Jazz giant Miles Davis, along with immortal French chanteuse Edith Piaf, was honored last week with a commemorative stamp by the U.S. Postal Service. Davis's image is the well-known 1970 black-and-white photograph by David Gahr which was featured on Davis's album in tribute to Jack Johnson.
Davis, who died 20 years ago, had a 50-year career during which he proved to be a restless innovator. He began as a bebop trumpeter after quitting Julliard and evolved through stages that took him into cool jazz, hard bop and modal jazz.
Changing directions radically, Davis produced and released two albums in 1969, In A Silent Way and the monumental Bitch's Brew, marking the birth of jazz fusion, which incorporated elements of rock music and took jazz back toward the mainstream audience. Bitch's Brew sold over one million copies.
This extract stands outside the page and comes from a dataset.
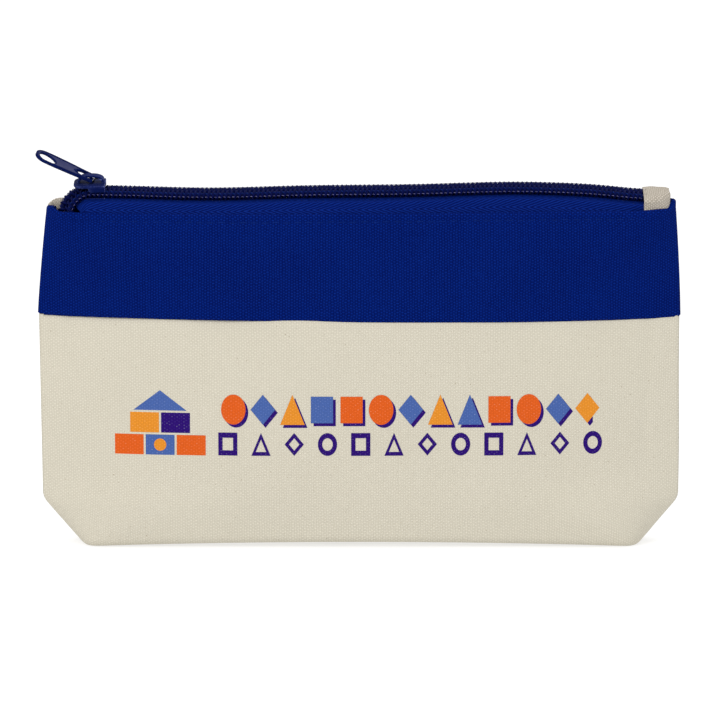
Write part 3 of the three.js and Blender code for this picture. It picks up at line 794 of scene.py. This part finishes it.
def filler_cord(name, side):
    s = np.arange(-CURL_LENGTH + 0.3, CHAIN_END - CURL_X - 0.3, 0.35)
    twist = s * 2 * math.pi / 1.3
    plies = []
    for ply in range(3):
        turn = twist + ply * 2 * math.pi / 3
        y = side * (CORD_MIDDLE[0] + parted(s) + CORD_SPREAD * np.cos(turn))
        plies.append(chain_point(s, y, CORD_MIDDLE[1] + CORD_SPREAD * np.sin(turn)))
    add_tubes(name, plies, CORD_PLY, CORD_THREAD, "filler_cord", 6)


def coil_stitching(name, side):
    """Two rows of thread, on the coil's top and outer side, that go over each turn and in between turns. The
    front coil's outer row takes a lighter thread as a painted glint; the rest is blue thread.
    """
    s = np.arange(-CURL_LENGTH + 1, TAB_START - 0.6, COIL_PITCH / 12)
    turn = 2 * math.pi * s / COIL_PITCH + (0 if side < 0 else math.pi)
    parts = Parts()
    for mark, (y, top, inward, dip) in enumerate(STITCH_ROWS):
        between = (1 - np.cos(turn)) / 2
        slant = 0.12 * np.sin(turn)
        height = top - dip * between - (0.25 if side > 0 else 0)
        path = chain_point(s, side * (y + parted(s) + slant - inward * between), height)
        # Only the front coil's outer row gets the lighter thread: a painted glint.
        parts.add(*tube_parts(path, 0.13, 6), mark if side < 0 else 0)
    shown(parts.piece(name, [BLUE_THREAD, PAINTED_GLINT_THREAD]), "pouch", "blue_thread", name)


for zip_name, zip_side in (("front", FRONT), ("back", BACK)):
    zip_tape(f"zip_tape_{zip_name}", zip_side)
    coil(f"zip_coil_{zip_name}", zip_side)
    filler_cord(f"coil_cord_{zip_name}", zip_side)
    coil_stitching(f"coil_stitching_{zip_name}", zip_side)

# --- Canvas tabs ---

tab_box = cad_box("zip_tab_right")
TAB_FOOT = tab_box[0][2]
LEFT_FOOT = TAB_FOOT - 5


def right_tab():
    """A strip folded over the chain's end, with its legs inside the bands."""
    over_share, arch = 0.6, 0.4            # how much of it lies over the chain, and how square its arch is
    left, right = tab_box[0][0] - 0.5, tab_box[1][0] - 0.9
    u = np.linspace(0, 1, 26)
    x = left + (right - left) * u
    grid = []
    for across in np.linspace(1, -1, 61):
        room = mouth_y(x, np.full_like(x, MOUTH_HEIGHT), 0.75)
        half = np.minimum(room / math.cos(ZIP_ROLL), 5.2)
        angle = min(abs(across) / over_share, 1) * math.pi / 2
        side = math.copysign(1, across)
        high = 2.2 - 0.15 * smooth_step(u, 0.85, 1) + 0.12 * ripples(x, 9 * across + 0 * x, 3, (6, 3.5))
        high = high - 0.35 * across * (1 - u) + 0.75 * u
        y = side * half * math.sin(angle) ** arch
        over = chain_point(x - CURL_X, y, high * max(math.cos(angle), 0) ** arch)
        over[:, 0] = x + 0.25 * ripples(np.full_like(x, across * 9), u, 8, (9, 5)) * (u > 0.5)
        if abs(across) > over_share:
            down = (abs(across) - over_share) / (1 - over_share)
            z = over[:, 2] + (TAB_FOOT - over[:, 2]) * down
            inside = mouth_y(x, z, 0.75)
            y = np.abs(over[:, 1]) + (inside - np.abs(over[:, 1])) * smooth_step(down, 0, 0.5)
            over = columns(over[:, 0], side * y, z)
        grid.append(over)
    middle = np.array(grid)[::-1]
    piece = add_sheet("zip_tab_right", middle, 0.8, TAB_CREAM, "pouch", "natural_canvas")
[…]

Davis's 1959 album Kind of Blue has gone platinum four times, making it the biggest selling jazz disc of all time.
Davis was presented with a Grammy Lifetime Achievement Award in 1990 shortly before his death. The winner of dozens of Grammys, Davis was also knighted as a member of the French Legion of Honor by President Jacques Chirac in 1989. He was elected to the Rock and Roll Hall of Fame in 1996.
Both of the stamps will also be issued in France.